* start *

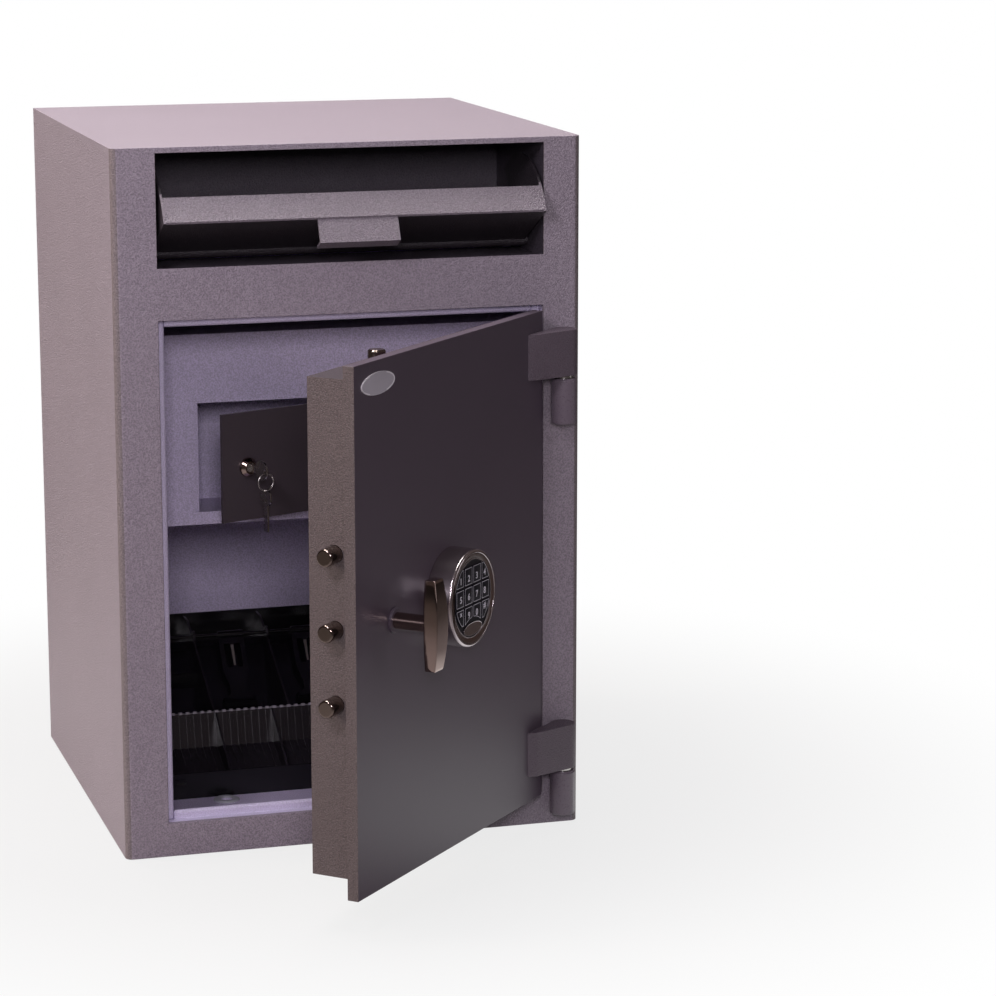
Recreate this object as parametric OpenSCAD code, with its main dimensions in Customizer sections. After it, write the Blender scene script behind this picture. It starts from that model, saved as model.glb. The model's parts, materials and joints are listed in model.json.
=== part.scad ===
// Drop safe with a tilting deposit drawer: a plate body, a hinged door with its
// bolt work, an inner locker with a key lock, and a cash tray on the floor.
// The origin is the middle of the underside. +X is to the right, +Y to the back
// and +Z up. The door, the locker door and the drawer stand open as in use.

/* [Body] */
// Width of the body
body_w = 500; // [480:5:560]
// Depth of the body
body_d = 500; // [490:5:600]
// Height of the body
body_h = 750; // [740:5:800]
// Thickness of the body plates
plate_t = 6; // [5:0.5:7]
// Outside radius of the bends beside the front
corner_r = 8; // [7.5:0.5:12]
// Length of the side returns of the front
return_l = 16; // [14:1:30]

/* [Front openings] */
// Width of the front left of the openings
stile_left = 46; // [44:0.5:52]
// Width of the front on the hinge side
stile_right = 41; // [39:0.5:46]
// Height of the front under the door
sill_h = 36; // [30:1:44]
// Height of the drawer's opening
slot_h = 118; // [116:1:120]
// Height of the band between the two openings
fascia_h = 54; // [50:1:58]

/* [Door] */
// Angle of the open door
door_angle = 46.5; // [0:0.5:90]
// Gap round the closed door
door_gap = 3; // [2:0.5:4]
// Thickness of the door plate
door_t = 12; // [10:0.5:14]
// Space between the closed door and its stop
rebate_gap = 4; // [2:0.5:6]
// Thickness of the stop angles
stop_t = 5; // [4:0.5:6]
// Width of the stop seen inside the opening
stop_lap = 9; // [7:0.5:10]
// Rounding of the edge of the stop
stop_r = 3.5; // [2:0.5:3.5]
// Inset of the bolt cover from the door's edges
cover_inset = 16; // [15:0.5:20]
// Depth of the bolt cover
cover_d = 48.5; // [47:0.5:50]
// Thickness of the cover's sheet
cover_t = 2; // [1.5:0.5:2.5]

/* [Hinges] */
// Distance of the hinge axis in front of the body
hinge_out = 14.5; // [14.5:0.5:18]
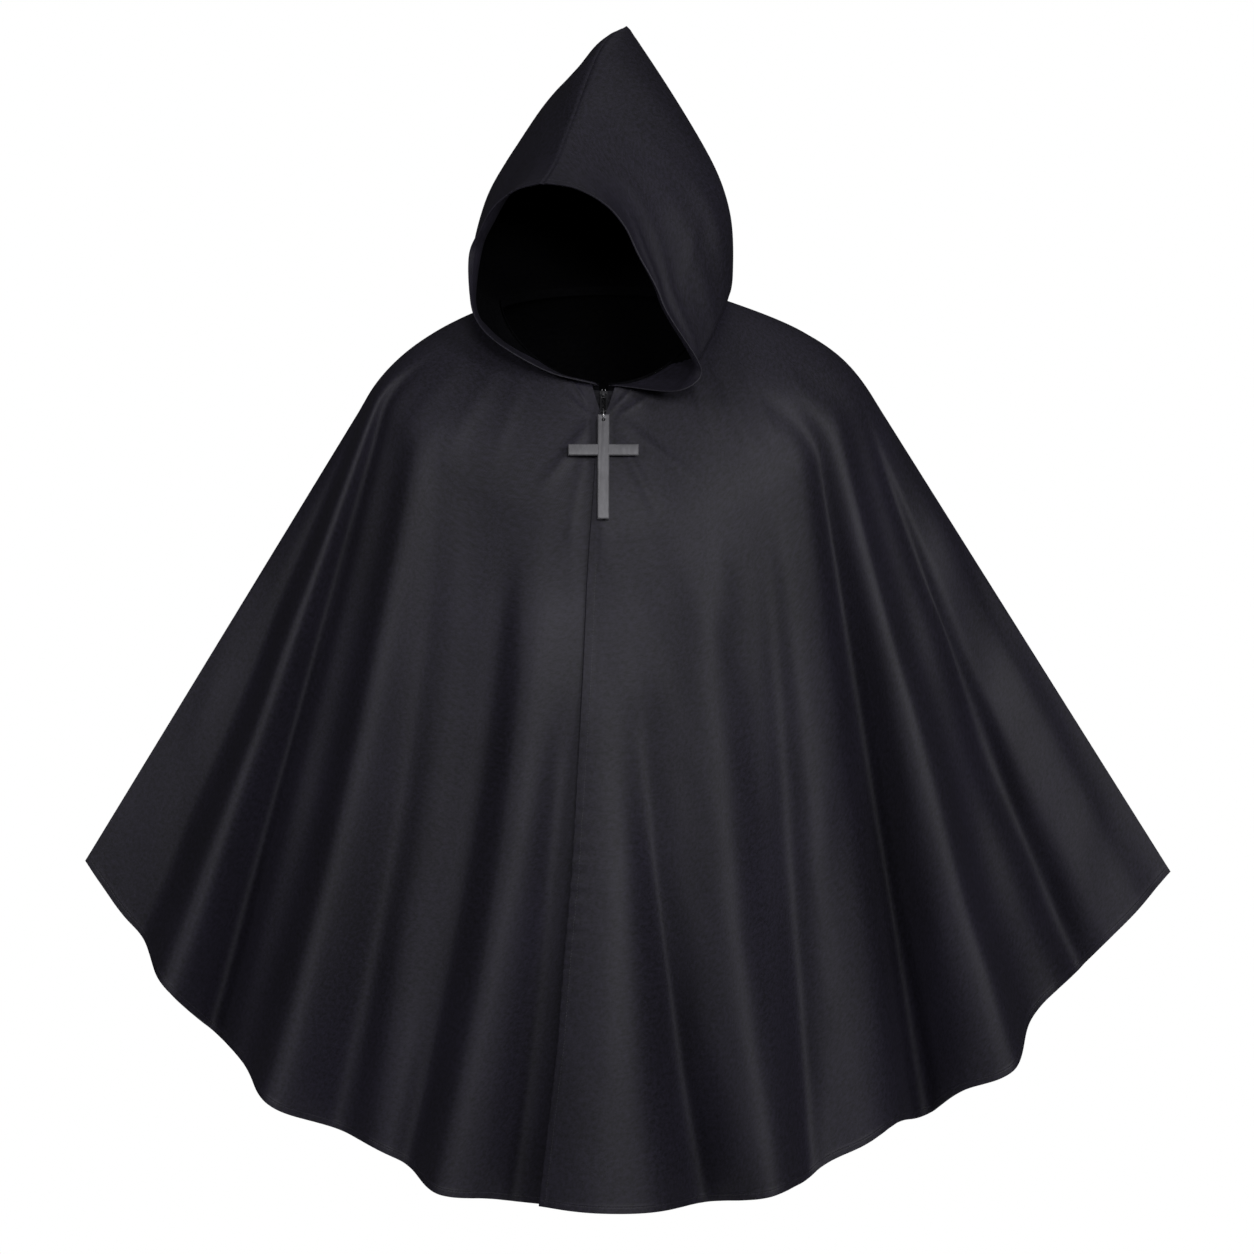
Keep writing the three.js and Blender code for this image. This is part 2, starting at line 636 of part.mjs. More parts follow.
// The slider, in directions of its own: x across, y up the zip, z out of the cloth's face
function sliderGeometry() {
  const plate = (z) =>
    bevelledBar(SLIDER.width, SLIDER.length, SLIDER.plate, SLIDER.bevel).translate(0, 0, z);
  const topMiddle = SLIDER.top + SLIDER.plate / 2;
  const bottomMiddle = -SLIDER.bottom - SLIDER.plate / 2;
  const post = new THREE.BoxGeometry(SLIDER.post, SLIDER.postLength, topMiddle - bottomMiddle);
  const postUp = (SLIDER.length - SLIDER.postLength) / 2 - SLIDER.postInset;
  post.translate(0, postUp, (topMiddle + bottomMiddle) / 2);
  const arch = new THREE.Shape();
  const half = BRIDGE.length / 2;
  arch.moveTo(-half, 0);
  arch.lineTo(half, 0);
  arch.lineTo(half, BRIDGE.height - BRIDGE.wall);
  arch.lineTo(half - BRIDGE.wall, BRIDGE.height);
  arch.lineTo(-half + BRIDGE.wall, BRIDGE.height);
  arch.lineTo(-half, BRIDGE.height - BRIDGE.wall);
  arch.closePath();
  const opening = new THREE.Path();
  opening.moveTo(-half + BRIDGE.wall, SLIDER.plate);
  opening.lineTo(-half + BRIDGE.wall, BRIDGE.height - BRIDGE.wall);
  opening.lineTo(half - BRIDGE.wall, BRIDGE.height - BRIDGE.wall);
  opening.lineTo(half - BRIDGE.wall, SLIDER.plate);
  opening.closePath();
  arch.holes.push(opening);
  const bridge = new THREE.ExtrudeGeometry(arch, { depth: BRIDGE.width, bevelEnabled: false });
  bridge.translate(0, 0, -BRIDGE.width / 2);
  // Stand the arch up: its length along the zip, its height out of the face
  const standing = new THREE.Matrix4().makeBasis(
    new THREE.Vector3(0, 1, 0),
    new THREE.Vector3(0, 0, 1),
    new THREE.Vector3(1, 0, 0),
  );
  bridge.applyMatrix4(standing);
  bridge.translate(0, 0, SLIDER.top);
  return geometryOf(
    solidOf(plate(topMiddle)).add(solidOf(plate(bottomMiddle))).add(solidOf(post)).add(solidOf(bridge)),
  );
}

// The cross, in directions of its own: the hole at the origin, y up the cross, z out of its face
function crossGeometry() {
  const upright = bevelledBar(CROSS.bar, CROSS.length, CROSS.thickness, CROSS.bevel);
  upright.translate(0, CROSS.holeDown - CROSS.length / 2, 0);
  const arms = bevelledBar(CROSS.width, CROSS.bar, CROSS.barThickness, CROSS.bevel);
  arms.translate(0, CROSS.holeDown - CROSS.barDown, 0);
  const hole = new THREE.CylinderGeometry(CROSS.holeRadius, CROSS.holeRadius, 3 * CROSS.thickness, 20);
  hole.rotateX(HALF_TURN);
  return geometryOf(solidOf(upright).add(solidOf(arms)).subtract(solidOf(hole)));
}

const cape = new THREE.Group();

function addPiece(name, geometry, look) {
  const mesh = new THREE.Mesh(geometry, new THREE.MeshStandardMaterial(look));
  mesh.name = name;
  cape.add(mesh);
  return mesh;
}

// The cape's three pieces
const leftEdge = (t) => between(FRONT_EDGES, "t", t, "left");
const rightEdge = (t) => between(FRONT_EDGES, "t", t, "right");
const rightSide = () => -1;
const leftSide = () => 1;
const overZip = (a, t, x) => zipRidge(x, t);
const overLap = (a, t, x) => zipRidge(x, t) + lapLift(a, t);
const flat = () => 0;
addPiece("front_right", capePiece(FRONT_COLUMNS, rightSide, rightEdge, true, overZip), BLACK_CLOTH);
addPiece("front_left", capePiece(FRONT_COLUMNS, leftEdge, leftSide, true, overLap), BLACK_CLOTH);
addPiece("back", capePiece(BACK_COLUMNS, rightSide, leftSide, false, flat), BLACK_CLOTH);

// The hood's two halves
const hoodRight = { side: -1, rim: RIM_RIGHT, swell: SWELL_RIGHT };
const hoodLeft = { side: 1, rim: RIM_LEFT, swell: SWELL_LEFT };
addPiece("hood_right", hoodPiece(hoodRight), BLACK_CLOTH);
addPiece("hood_left", hoodPiece(hoodLeft), BLACK_CLOTH);

// The zip: two tapes with the closed row of teeth on them
const tapeInner = ZIP.tapeGap / 2;
const tapeOuter = tapeInner + ZIP.tapeWidth;
const halfChain = ZIP.chainWidth / 2;
const tapeStrip = (from, to) =>
  zipStrip(ZIP.x + from, ZIP.x + to, ZIP.tapeDepth, ZIP.tapeDepth + ZIP.tape, ZIP.start);
addPiece("zip_tape_right", tapeStrip(-tapeOuter, -tapeInner), BLACK_TAPE);
addPiece("zip_tape_left", tapeStrip(tapeInner, tapeOuter), BLACK_TAPE);
const chain = zipStrip(ZIP.x - halfChain, ZIP.x + halfChain, ZIP.chainTop, ZIP.chainBottom, ZIP.chainStart);
addPiece("zip_chain", chain, BLACK_TEETH);

// The slider sits at the top of the zip, square to the cloth there
const sliderAcross = acrossAt(ZIP.x, SLIDER.t);
const sliderPlace = capeSurface(sliderAcross, SLIDER.t, true).setX(ZIP.x);
const sliderOut = capeNormal(sliderAcross, SLIDER.t, true).setX(0).normalize();
const across = new THREE.Vector3(1, 0, 0);
const sliderUp = sliderOut.clone().cross(across);
const slider = addPiece("zip_slider", sliderGeometry(), BLACK_METAL);
const sliderFrame = new THREE.Matrix4().makeBasis(across, sliderUp, sliderOut);
slider.applyMatrix4(sliderFrame.setPosition(sliderPlace));

// The ring runs through the hole of the cross and round the lower bar of the pull loop
const holePlace = new THREE.Vector3(ZIP.x, CROSS.hole[0], CROSS.hole[1]);
const crossUp = new THREE.Vector3(0, Math.sin(CROSS.tilt), Math.cos(CROSS.tilt));
const crossOut = new THREE.Vector3(0, -Math.cos(CROSS.tilt), Math.sin(CROSS.tilt));
const ringMiddle = holePlace.clone().addScaledVector(crossUp, RING.along - RING.belowHole);
const ringPath = [];
for (let k = 0; k < RING_STEPS; k += 1) {
  const turn = (2 * Math.PI * k) / RING_STEPS;
  const up = RING.along * Math.cos(turn);
  const out = RING.across * Math.sin(turn);
  ringPath.push(ringMiddle.clone().addScaledVector(crossUp, up).addScaledVector(crossOut, out));
}
addPiece("cross_ring", wireLoop(ringPath, RING.wire, across), GREY_METAL);

// The pull loop hangs through the slider's bridge and reaches down to the ring
const hinge = sliderPlace.clone().addScaledVector(sliderOut, SLIDER.top + SLIDER.plate + PULL.height);
const lowerBar = ringMiddle.clone().addScaledVector(crossUp, RING.along - RING.wire - RING.gap - PULL.wire);
const pullDown = lowerBar.clone().sub(hinge).normalize();
const pullOut = across.clone().cross(pullDown).negate();
const pullLength = lowerBar.distanceTo(hinge);
const cornerX = PULL.width / 2 - PULL.corner;
const corners = [
  { x: cornerX, down: PULL.corner },
  { x: -cornerX, down: PULL.corner },
  { x: -cornerX, down: pullLength - PULL.corner },
  { x: cornerX, down: pullLength - PULL.corner },
];
const pullPath = [];
corners.forEach((corner, quarter) => {
  for (let k = 0; k <= CORNER_STEPS; k += 1) {
    const turn = HALF_TURN * (quarter + k / CORNER_STEPS);
    const x = corner.x + PULL.corner * Math.cos(turn);
    const down = corner.down - PULL.corner * Math.sin(turn);
    pullPath.push(hinge.clone().addScaledVector(across, x).addScaledVector(pullDown, down));
  }
});
addPiece("zip_pull", wireLoop(pullPath, PULL.wire, pullOut), BLACK_METAL);

// The cross
const cross = addPiece("cross", crossGeometry(), GREY_METAL);
const crossFrame = new THREE.Matrix4().makeBasis(across, crossUp, crossOut);
cross.applyMatrix4(crossFrame.setPosition(holePlace));

export default cape;
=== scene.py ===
import math

import bmesh
import bpy
import numpy as np
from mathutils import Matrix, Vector


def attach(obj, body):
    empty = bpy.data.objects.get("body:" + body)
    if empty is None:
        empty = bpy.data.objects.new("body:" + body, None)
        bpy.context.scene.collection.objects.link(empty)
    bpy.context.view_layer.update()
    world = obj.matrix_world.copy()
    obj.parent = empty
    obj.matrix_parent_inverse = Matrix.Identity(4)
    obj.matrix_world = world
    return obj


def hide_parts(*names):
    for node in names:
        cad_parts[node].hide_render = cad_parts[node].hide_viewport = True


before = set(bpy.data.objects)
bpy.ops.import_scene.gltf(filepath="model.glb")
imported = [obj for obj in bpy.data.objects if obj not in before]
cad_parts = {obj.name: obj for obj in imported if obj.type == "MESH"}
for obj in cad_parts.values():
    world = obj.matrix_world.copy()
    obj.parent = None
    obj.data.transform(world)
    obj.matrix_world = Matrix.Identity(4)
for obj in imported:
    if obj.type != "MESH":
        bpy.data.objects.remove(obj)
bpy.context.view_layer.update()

# The cape's cut: what its fronts and back share
# Black twill, cut as two fronts and a back that flare from the neck. It is carried by the shoulders
# and falls from them in soft folds. All sizes in this file are millimetres until a mesh is made.

CLOTH = 0.9
SEAM = 0.15
NECK = dict(x=-22, half=118, front=100, back=80, right_z=2, left_z=9, front_z=-90, back_z=20)
SHOULDER = dict(right=285, left=270, z=-102, front=150, back=118, front_drop=150, back_drop=120)
SHOULDER_SHARE = 0.19
SHOULDER_ROUND = 0.85
HEM = dict(right=598, left=600, right_z=-612, left_z=-624, front_z=-956, back_z=-950, front=200, back=195)
HEM_CURVE = dict(right=2.57, left=1.85)
HEM_SPREAD = (1.5, 1.05)
# The slope in degrees at which the cloth leaves the neck, and the lengths of the shoulder curve's handles
SLOPE = dict(side=19, front=53, back=23)
HANDLE = dict(neck_side=0.36, neck_middle=0.42, right=0.34, left=0.38, middle=0.3)
# Folds start this far below their place, grow with this power, and die away this near to a side seam
FOLD = dict(below=0.04, power=0.9, rise=0.2, seam=0.06)

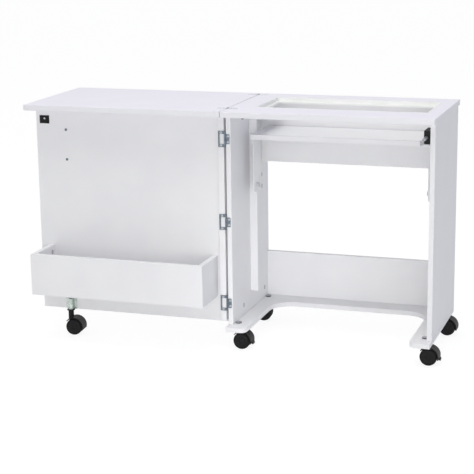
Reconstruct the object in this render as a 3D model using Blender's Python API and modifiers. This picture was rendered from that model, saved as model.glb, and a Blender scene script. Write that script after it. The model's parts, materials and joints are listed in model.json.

* end *

_INSTRUCTIONS FOR THE TASK_
Exactly repeat the lines from the line with "for (let k = 0; k <= CORNER_STEPS;" to the line with "obj.matrix_world = Matrix.Identity(4)", including both, and output nothing else.

_THE OUTPUT_
  for (let k = 0; k <= CORNER_STEPS; k += 1) {
    const turn = HALF_TURN * (quarter + k / CORNER_STEPS);
    const x = corner.x + PULL.corner * Math.cos(turn);
    const down = corner.down - PULL.corner * Math.sin(turn);
    pullPath.push(hinge.clone().addScaledVector(across, x).addScaledVector(pullDown, down));
  }
});
addPiece("zip_pull", wireLoop(pullPath, PULL.wire, pullOut), BLACK_METAL);

// The cross
const cross = addPiece("cross", crossGeometry(), GREY_METAL);
const crossFrame = new THREE.Matrix4().makeBasis(across, crossUp, crossOut);
cross.applyMatrix4(crossFrame.setPosition(holePlace));

export default cape;
=== scene.py ===
import math

import bmesh
import bpy
import numpy as np
from mathutils import Matrix, Vector


def attach(obj, body):
    empty = bpy.data.objects.get("body:" + body)
    if empty is None:
        empty = bpy.data.objects.new("body:" + body, None)
        bpy.context.scene.collection.objects.link(empty)
    bpy.context.view_layer.update()
    world = obj.matrix_world.copy()
    obj.parent = empty
    obj.matrix_parent_inverse = Matrix.Identity(4)
    obj.matrix_world = world
    return obj


def hide_parts(*names):
    for node in names:
        cad_parts[node].hide_render = cad_parts[node].hide_viewport = True


before = set(bpy.data.objects)
bpy.ops.import_scene.gltf(filepath="model.glb")
imported = [obj for obj in bpy.data.objects if obj not in before]
cad_parts = {obj.name: obj for obj in imported if obj.type == "MESH"}
for obj in cad_parts.values():
    world = obj.matrix_world.copy()
    obj.parent = None
    obj.data.transform(world)
    obj.matrix_world = Matrix.Identity(4)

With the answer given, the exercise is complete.